ドロボー、税金ドロボーが

やって来た!
コー安ガサガサ物語、恐怖の悪足掻き

高槻 肇

2000年 12月5日
通巻 1062号

 一般庶民が長期不況の折、生活不安に喘ぐ中、暇をもて余した生活苦とは無縁な脳天気な税金ドロボーが、またもや一斉にやって来た。「ゼーキンだ、使えば使うほど仕事をしているように見えるゾ」と言わんばかりに、まるで「20世紀にやっておきたかったこと」が「希望の21世紀」の弾圧であったかのように、またゾロやって来た。再び一斉ガサだ。
 普段のダラな生活のイメージを一挙に払拭せんとばかりに、土日の休みの朝早く、警視庁公安部公安第2課警部補(2000/12当時)の岡野茂夫で〜す静かに眠る市民を叩き起こし、開口一番、「ワシら、桜組や。冷戦体制が崩壊して、お前らも苦しいかも知れんが、ワシらは冷戦体制の申し子やから、ワシらも今ギョーカクギョーカク言われてだんだん苦しくなっとるんじゃ。悪う思うナ。背に腹はかえられんからノー。元はと言えば、お前らが元気のーなって一所懸命過激な活動せんから、こんなことせんとあかんようになるんや。挙げ句の果てに、朝鮮半島統一まで言い出しより、ワシらの親分まで、在日外国人の地方参政権なんて言いだしヨル。まったくメシの食い上げやで」
 「課長、キレイにかたづけてありますよ。何を捜したらよろしいんですか?本か生活用品ぐらいしかありませんよ。こんな狭いとこ夕方までやってたら引っ越しができますよ。マルクス、エンゲル(?)とか書いてある本見たらよろしいんですか?」


 「アホ!そんな古いドタマしとったら、こいつらもすぐ弁護士に言いよるし、ダイイチ世間に笑われるゾ!なんぼワシらの「会社」の前身が泣く子も黙るトッコーやから言うて、ジダイ考えんかえ。お前ら何のためにダイガク出とんのや。ワシらの先輩が、どれだけ苦労してワシらの「会社」を残してくれ、冷戦体制の中でここまで「会社」を大きいしたか、ちょっとぐらい考え!今は時代が変わったんや!ともかく、字捜せ、字を!フロッピーでもなんでもええから」
 「課長、郵便受けにピンク・チラシが入ってますヨ」
 「ドアホ、ワシらのシュショーが下ネタでパクられてるのを必死に隠さんとあかんのに、なんでピンクチラシなんやね。

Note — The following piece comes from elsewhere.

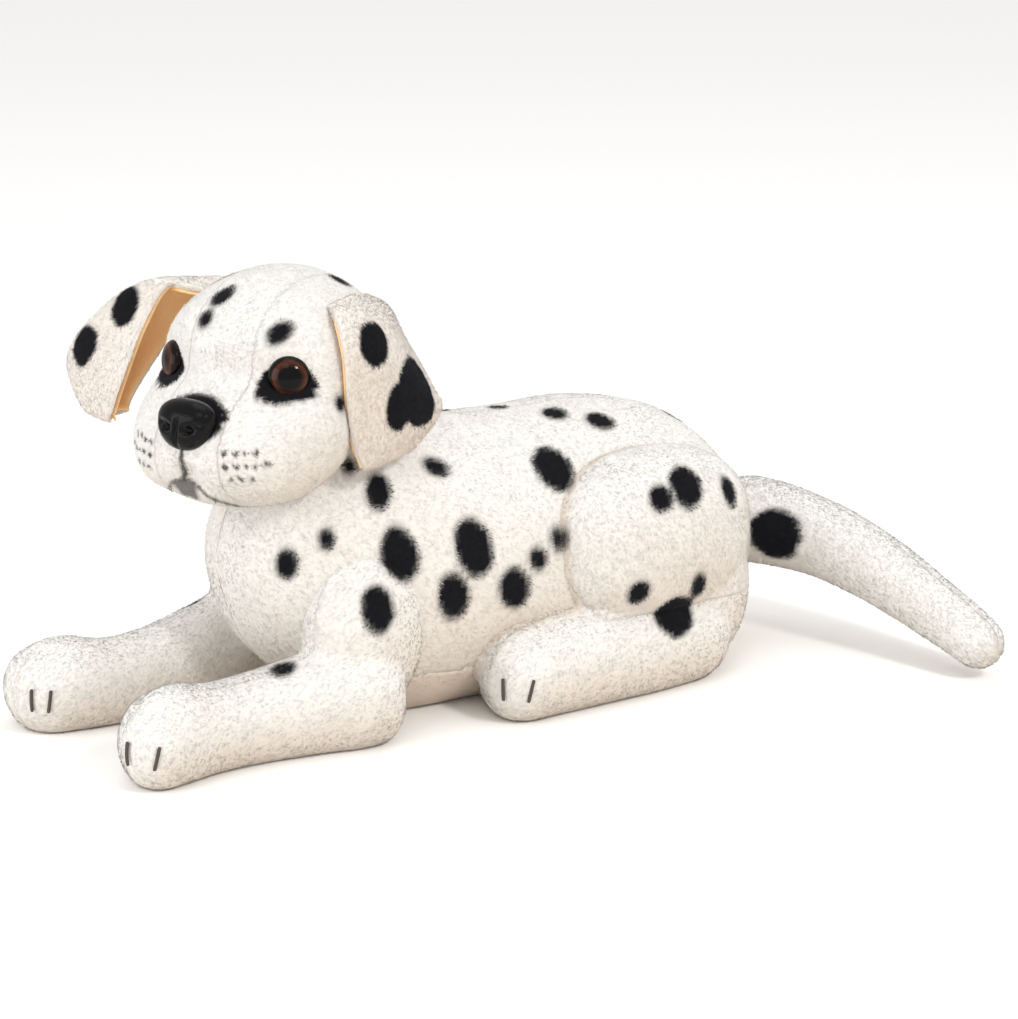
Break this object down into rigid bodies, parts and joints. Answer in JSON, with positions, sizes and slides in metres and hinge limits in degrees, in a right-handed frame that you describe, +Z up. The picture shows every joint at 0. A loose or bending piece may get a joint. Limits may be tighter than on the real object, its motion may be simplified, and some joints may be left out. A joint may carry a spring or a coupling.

ダイイチ、お前にそんなこと言う資格ないやろ。シゲノブはん見習え、シゲノブはんを…。もっと目的意識を持って、頭を使って堂々とやれ!」

 

 「奇妙なことに、警察内部には“重信ファン”としか言いようのない公安警察官が少なからず存在する。国内において先鋭化し、陰鬱に内向化していった赤軍派や他の新左翼セクトに比して、パレスチナに渡って結成された日本赤軍、中でも重信房子というシンボル的な女性闘士に、理想と姿勢を変節しない自由で叙情的な雰囲気をかんじるからだろうか。(中略)「重信は大したものだ」「他の奴らとは違う」「いつか俺が取り調べるんだ」――そんなセリフを警察庁や警視庁公安部の日本赤軍担当者の何人かは、隠しもせず口にする」

(『日本の公安警察』講談社現代新書)

 

 「課長、ここに飲み残しの缶ビールのコースター代わりに使ってある『ジンミン新聞』がありますヨ。それにしても、この連中アタマが古いですネ、今時、ジンミンなんか?」
 「おい、それや。重信ハンも「人民革命党」言うてたやろ。キーワードは「ジンミン」や。見せろ。ホラ、見てみろ、1面に年末カンパの呼びかけで、「人民新聞は、新しい人々とのつながりを求め、次の世紀を民主・自治・共生にもとづく希望の世紀にすべく大きな飛躍を勝ち取りたいと思います」と書いてあるやろ。これや、これやがな。これが、「希望の21世紀」の組織化指令書やガナ。そうや、カネと情報の流れを掴むのが大事なんや」
 とは言わなかったが、とりあえず雰囲気だけは伝えておく。

 

公安にパソコンというオモチャを与えるな

 だが、笑って捨て置くわけにはいかない。「希望の21世紀」が「人民革命党」の大衆組織部門ということで、パソコン・データーを根拠に次々とガサを入れているのだ。
 重信が始めようが誰が始めようが「大衆運動」の何が悪いというのだろう。フロッピーが押収され、元々入力もされてなかったデーターが、証拠品として採用されるのである。「セキグン派」「重信」という名さえ冠すれば、どんな大衆運動体にでも手を出せるのだ。もう、やりたい放題だ。暇があるから何でもできる。俺が「世界革命構想」なるものを入力し、その組織対象として、「民主党左派」「社民党の一部」「自民党の○×派××」「共産党××フラクション」等々といった具合に組織図を描き、要となる人物の住所と電話番号を入力すれば、自民党でも民主党でもどこでもガサを入れれるという次第だ。
 IT時代の暴走する「セキグン派」とは、実はデスクワークに閉じ込められ目標を失ったコー安K察である。暇を持て余している彼らにパソコンというオモチャを持たせると、とんでもないことになる。
 財政破綻の我が国で、亡国路線の先端をひた走っているのはコー安だ。もう、21世紀はコー安を必要としていない。彼らが26万K察官の中でエリート面をする限り、実直な市民警察官はストレスが溜り自暴自棄になり、犯罪に走る一方である。彼らは「社会のゴミ」であり、国のお荷物なのである。
 彼らが精神医療の現場に土足で踏み込み、患者の神経を蹂躪し、一般庶民の家に押し入ったことは、もはや「犯罪」である。日本の民主主義は、メシを食うためになりふり構わぬ彼らを甘やかすほどはヤワではないことを、彼らは身をもって知ることになるだろう。
 おいおい、それにしても裁判所もホイホイ令状を出すなよな。